How many ukuleles do you own?
About ten or so.
So, in about ten years you say—
—but they all sound different and they all do different things.
The Magnetic Fields, “Andrew In Drag”
How was it kind of diving back into this synthesizer arena and discovering what they can do now?
A great deal of fun, since they all do different things. They… they’re all surprising, y’know? And I miss being surprised. In the ’70s, every new record had a new sound on it that you’d never heard before. And now it’s very difficult to find new sounds. Even, um, Bjork or a Matmos record—several songs can go by without there being something you recognize as a sound you haven’t heard before. It’s just not presented that way. They… they try to integrate their new instruments into existing structures. I guess I miss the excitement when if there was a new Human League record, you’d never heard half the sounds on it before.
Were there times making the last three albums where you kind of missed it?

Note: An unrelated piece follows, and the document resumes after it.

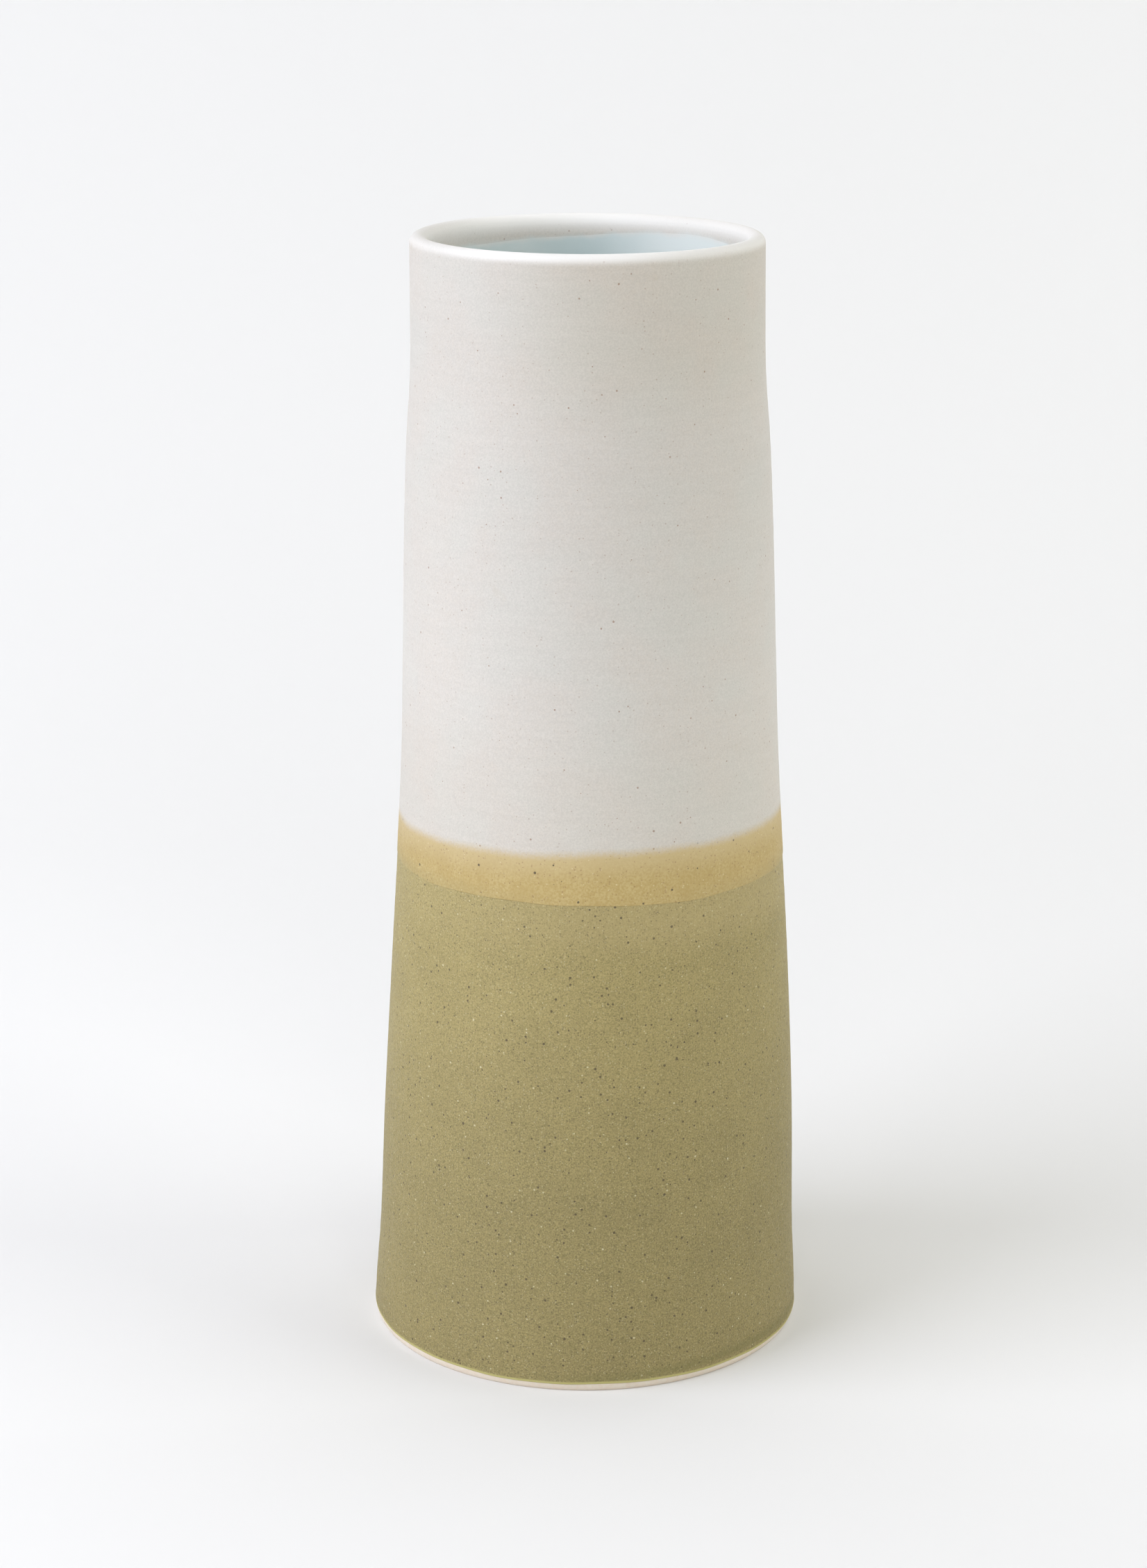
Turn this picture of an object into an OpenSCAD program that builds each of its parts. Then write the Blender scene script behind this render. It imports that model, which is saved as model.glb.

Where you thought, “I’d really love to put something right here, but we have this rule”?
Well, I did use Farfisa organs on Distortion. So there were electric keyboards. That’s about it. No, I like the challenge of having to find another way of making an unusual sound.
So you say there’s no real plan or overworking theme going on for this one.
Only the inherent plan in knowing that it was after the no-synth trilogy, so it had to prominently feature synthizers. So almost all the percussion is done either with existing rhythm units or with the imaginary rhythm units that I set up by recording percussive sounds on stereo synthesizers. I don’t know how much real rhythm unit actually ended up on the album. I think it’s mostly percussive sounds played on existing synthesizers. A lot of the electronic sounds on the album are not synthesizers proper, or not traditional ones where you play a C on a keyboard and it goes through a filter and an envelope generator and a ring modulator. This is more either modular synthesizers, or things that aren’t really a synthesis approach to an oscillator. Like, one of the instruments—I think the one you hear on “God Wants Us to Wait”—is a CrackleBox, which is a little box that you play by connecting two circuits together with your thumbs and the more your thumbs touch the contacts… the wilder the static gets. (Merritt proceeds to mime playing the box with his thumbs.)
You just kind of make static?
Yeah, like (makes static noises with mouth) wwwwrrrrrrr…
Where do you find stuff like that?
Very fun music stores. Like Big City Music in L.A. Or there’s one on Haight Street in San Francisco that I’m forgetting the name of right now. Or Noisebug in Pomona. And a few things from East Village Music—there’s a nifty little percussion synthesizer, a standalone percussion synthesizer that, literally, you hit it and it goes “ping,” that I got at East Village Music.
Do you have music store owners calling you up and saying, “I got this new thing in; I don’t even know what it does, you’ll love it.”
Yes. (Pause) And I’m getting very tired of hearing, “You can’t have this one—Trent Reznor got it.” Because apparently we have the same tastes in, uh, instruments… only he’s faster than I am.
He’s a big fan of yours, so if you yell at him for taking your stuff, he’d feel pretty bad.
Well… I love his use of the Swarmatron on The Social Network soundtrack. Swarmatron is a Dewanatron instrument that not a lot of people own—me and Mr. Reznor, and I don’t know who else. It’s really not all that clear what you’re supposed to do with it. It’s a very, um, unique instrument. There’s a YouTube video of someone doing the THX theme; it sounds like a gigantic orchestra slowly going from chaos gradually coalescing into one big note. Or chord—not even a chord, a big note. That’s the Swarmatron: a great and beautiful instrument… with no keyboard. It would be very difficult to play in tune, like the Theremin was difficult to play in tune. I guess it helps to have great gear or be a trained violinist or cellist, which I am not.